The morning of Thursday, June 7 began with a flurry of speculation. A text message from one of the country's biggest furniture retailers arrived first thing, questioning why Fabb Sofas' stores hadn't opened that morning.

By 10am, emails and conversations with suppliers — already wise to the fact that product was not being accepted at warehouses — quickly confirmed that Fabb had already opened its doors for the final time, less than two years since its launch store opened at Hedge End.

PwC's appointment as administrator was confirmed that afternoon. It is received wisdom that most companies that fail do so within their first year or two of trading. In that regard, Fabb Sofas conformed with the norm. But in few other ways.

Startups with no secured debt, run by experienced and highly-competent industry executives and backed by a billionaire considered by some the best furniture retailer of all — certainly the finest of the analogue era — really shouldn't be calling in administrators after less than two years.

In reality, it grates to use the word fail. Fabb — to the best of our understanding — was trading as those at the top of the organisation 

had expected it to.

What that means in reality might never become public knowledge. As we revealed last week, PwC, the administrator, has prepared its first report for the benefit of the company's creditors.

Its summary on Fabb's performance is brief, to say the least.

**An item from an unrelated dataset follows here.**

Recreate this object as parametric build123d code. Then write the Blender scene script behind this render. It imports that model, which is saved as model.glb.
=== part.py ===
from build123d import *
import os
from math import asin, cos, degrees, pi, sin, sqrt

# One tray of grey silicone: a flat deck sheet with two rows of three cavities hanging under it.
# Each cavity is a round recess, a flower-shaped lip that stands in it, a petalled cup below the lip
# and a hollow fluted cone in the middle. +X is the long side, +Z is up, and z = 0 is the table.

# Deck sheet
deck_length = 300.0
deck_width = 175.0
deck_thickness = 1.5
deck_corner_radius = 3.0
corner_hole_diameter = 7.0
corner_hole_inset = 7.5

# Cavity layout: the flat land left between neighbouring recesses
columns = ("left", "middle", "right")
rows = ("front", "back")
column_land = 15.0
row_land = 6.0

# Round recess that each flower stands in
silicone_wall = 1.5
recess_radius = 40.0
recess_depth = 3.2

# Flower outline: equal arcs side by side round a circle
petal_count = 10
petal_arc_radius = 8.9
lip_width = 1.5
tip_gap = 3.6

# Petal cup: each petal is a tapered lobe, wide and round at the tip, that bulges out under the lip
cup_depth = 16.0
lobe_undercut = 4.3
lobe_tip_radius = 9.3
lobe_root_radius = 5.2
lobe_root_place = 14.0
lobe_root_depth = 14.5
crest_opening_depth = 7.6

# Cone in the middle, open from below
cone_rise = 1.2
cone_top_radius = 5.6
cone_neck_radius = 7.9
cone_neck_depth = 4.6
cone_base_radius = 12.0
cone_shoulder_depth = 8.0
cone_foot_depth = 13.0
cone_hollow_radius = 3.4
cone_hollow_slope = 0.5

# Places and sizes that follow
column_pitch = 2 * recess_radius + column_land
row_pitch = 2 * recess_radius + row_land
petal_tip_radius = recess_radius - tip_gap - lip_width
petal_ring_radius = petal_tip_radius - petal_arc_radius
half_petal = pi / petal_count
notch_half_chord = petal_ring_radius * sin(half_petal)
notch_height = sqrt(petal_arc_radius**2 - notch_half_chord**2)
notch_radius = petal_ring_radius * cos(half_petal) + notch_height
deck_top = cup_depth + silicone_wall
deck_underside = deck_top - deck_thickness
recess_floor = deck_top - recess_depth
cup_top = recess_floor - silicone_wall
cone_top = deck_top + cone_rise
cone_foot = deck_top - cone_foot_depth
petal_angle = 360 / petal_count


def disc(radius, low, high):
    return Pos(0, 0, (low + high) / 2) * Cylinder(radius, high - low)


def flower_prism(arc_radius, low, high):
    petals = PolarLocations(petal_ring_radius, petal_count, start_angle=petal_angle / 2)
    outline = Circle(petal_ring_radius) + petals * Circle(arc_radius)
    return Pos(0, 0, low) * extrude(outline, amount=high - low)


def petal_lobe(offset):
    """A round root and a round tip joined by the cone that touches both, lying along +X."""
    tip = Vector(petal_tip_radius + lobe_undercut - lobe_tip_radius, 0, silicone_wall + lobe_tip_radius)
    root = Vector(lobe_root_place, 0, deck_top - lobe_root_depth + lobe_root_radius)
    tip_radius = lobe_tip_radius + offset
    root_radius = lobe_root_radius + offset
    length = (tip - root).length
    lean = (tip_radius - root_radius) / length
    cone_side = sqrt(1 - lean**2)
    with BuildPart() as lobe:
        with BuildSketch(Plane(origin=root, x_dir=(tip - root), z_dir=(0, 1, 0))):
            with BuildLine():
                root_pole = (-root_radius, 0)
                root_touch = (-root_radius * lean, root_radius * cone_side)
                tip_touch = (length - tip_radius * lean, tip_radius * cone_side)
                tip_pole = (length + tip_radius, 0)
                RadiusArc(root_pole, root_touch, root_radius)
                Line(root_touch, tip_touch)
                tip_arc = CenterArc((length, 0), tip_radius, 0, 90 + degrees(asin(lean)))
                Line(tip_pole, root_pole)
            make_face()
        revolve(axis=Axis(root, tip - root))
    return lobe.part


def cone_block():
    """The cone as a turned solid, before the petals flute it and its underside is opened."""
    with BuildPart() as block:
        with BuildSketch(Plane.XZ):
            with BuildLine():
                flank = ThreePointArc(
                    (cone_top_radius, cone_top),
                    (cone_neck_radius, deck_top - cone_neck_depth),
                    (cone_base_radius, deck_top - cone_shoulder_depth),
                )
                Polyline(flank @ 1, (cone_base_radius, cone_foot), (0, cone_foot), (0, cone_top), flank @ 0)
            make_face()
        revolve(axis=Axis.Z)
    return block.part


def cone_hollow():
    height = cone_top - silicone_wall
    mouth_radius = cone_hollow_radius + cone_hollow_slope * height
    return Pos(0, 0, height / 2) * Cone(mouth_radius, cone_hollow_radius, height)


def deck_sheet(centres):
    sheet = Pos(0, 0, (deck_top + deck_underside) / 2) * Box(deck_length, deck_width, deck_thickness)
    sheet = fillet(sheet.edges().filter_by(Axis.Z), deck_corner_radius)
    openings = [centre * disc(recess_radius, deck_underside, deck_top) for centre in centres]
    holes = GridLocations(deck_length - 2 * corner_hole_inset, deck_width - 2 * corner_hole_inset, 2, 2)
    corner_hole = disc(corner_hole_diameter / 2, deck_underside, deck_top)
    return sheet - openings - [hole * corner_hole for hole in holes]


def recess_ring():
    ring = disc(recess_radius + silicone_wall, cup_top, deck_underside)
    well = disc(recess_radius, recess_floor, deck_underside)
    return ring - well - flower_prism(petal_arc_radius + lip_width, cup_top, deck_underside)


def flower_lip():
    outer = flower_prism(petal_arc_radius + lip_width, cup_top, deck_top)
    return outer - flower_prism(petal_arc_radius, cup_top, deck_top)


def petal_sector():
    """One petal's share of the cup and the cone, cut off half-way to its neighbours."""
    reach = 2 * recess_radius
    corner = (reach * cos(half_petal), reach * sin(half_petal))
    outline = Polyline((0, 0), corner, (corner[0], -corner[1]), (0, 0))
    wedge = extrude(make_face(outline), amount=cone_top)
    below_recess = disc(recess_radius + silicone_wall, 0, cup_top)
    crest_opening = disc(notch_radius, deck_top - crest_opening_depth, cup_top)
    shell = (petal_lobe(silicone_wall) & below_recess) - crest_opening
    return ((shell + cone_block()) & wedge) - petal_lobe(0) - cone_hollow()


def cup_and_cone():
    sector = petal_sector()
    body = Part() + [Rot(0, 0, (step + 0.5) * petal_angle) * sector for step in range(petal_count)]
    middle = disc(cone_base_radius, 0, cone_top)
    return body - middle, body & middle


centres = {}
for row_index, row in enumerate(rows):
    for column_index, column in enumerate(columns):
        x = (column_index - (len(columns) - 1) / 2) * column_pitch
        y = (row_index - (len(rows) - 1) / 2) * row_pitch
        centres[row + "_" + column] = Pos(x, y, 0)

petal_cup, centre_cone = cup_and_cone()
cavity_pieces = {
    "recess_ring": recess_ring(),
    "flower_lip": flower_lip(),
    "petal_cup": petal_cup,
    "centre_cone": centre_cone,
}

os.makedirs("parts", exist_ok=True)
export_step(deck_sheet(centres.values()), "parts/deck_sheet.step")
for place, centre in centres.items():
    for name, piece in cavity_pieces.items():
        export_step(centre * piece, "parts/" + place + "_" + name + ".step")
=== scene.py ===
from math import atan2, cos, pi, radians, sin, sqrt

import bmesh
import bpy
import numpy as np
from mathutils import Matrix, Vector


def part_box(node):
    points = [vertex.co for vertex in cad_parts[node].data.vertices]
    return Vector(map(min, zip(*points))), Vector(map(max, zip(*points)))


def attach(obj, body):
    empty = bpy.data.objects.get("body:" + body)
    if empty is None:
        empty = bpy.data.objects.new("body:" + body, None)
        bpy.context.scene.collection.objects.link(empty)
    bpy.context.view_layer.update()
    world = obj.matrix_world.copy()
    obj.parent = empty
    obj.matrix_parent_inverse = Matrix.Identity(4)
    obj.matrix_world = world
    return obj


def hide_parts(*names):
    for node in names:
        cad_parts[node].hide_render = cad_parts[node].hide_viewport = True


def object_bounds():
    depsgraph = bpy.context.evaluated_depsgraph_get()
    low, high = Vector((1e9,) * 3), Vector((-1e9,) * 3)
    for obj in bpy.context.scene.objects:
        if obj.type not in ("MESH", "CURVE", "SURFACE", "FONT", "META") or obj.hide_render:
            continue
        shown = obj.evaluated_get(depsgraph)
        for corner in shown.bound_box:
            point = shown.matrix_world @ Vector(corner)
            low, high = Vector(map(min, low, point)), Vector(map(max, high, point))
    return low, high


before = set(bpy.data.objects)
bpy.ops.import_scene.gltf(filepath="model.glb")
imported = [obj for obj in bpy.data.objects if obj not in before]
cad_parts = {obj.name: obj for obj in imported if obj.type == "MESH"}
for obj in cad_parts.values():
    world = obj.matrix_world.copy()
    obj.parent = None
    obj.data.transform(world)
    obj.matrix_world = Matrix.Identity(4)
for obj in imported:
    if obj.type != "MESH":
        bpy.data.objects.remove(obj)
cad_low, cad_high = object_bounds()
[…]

"Despite achieving significant revenues in such a short period, the business remained reliant on external funding to support trading losses," it wrote, adding that "without external funding, the business could not continue to meet its payments as they fell due."

Hardly revelatory fare. Administrators often provide an income statement for the insolvent business, even if it is only drawn from management accounts. PwC is no exception, as its reports into the insolvencies of Maplin, Beaufort Securities and company behind the Bargain Booze/Wine Rack businesses witness this year alone.

But not so with Fabb. Many in the furniture industry were incredulous when Fabb launched back in 2016. What was the motivation, and who was actually driving the idea?

Just as many people are left scratching their heads now, asking why — having built what was a probably a £50m–£60 million business seemingly at the start of its journey — call time on the whole thing?

Many in the trade — us included — have drawn parallels between Fabb Sofas and Tapi Carpets. But on reflection, we'd liken it more to Wren Kitchens.

Backed by the wealthy Healey family, Wren racked up cumulative losses of more than £39 million between 2009–2014 as it built itself into a retailer doing, at the time, £200 million a year in sales.

Fast forward to 2017 and Wren had all but wiped out those losses. Last year, it made more than £12 million net on £406 million in sales and — with heavy investment already made and capacity in place — we'd be surprised if profits don't make another step change forward in 2018, despite the horrible big-ticket market.

Surely this was the path Fabb was destined to follow, if the plug hadn't been pulled prematurely?

We might never know for sure, but logic suggests Fabb's trading performance was not the principal reason behind its early demise.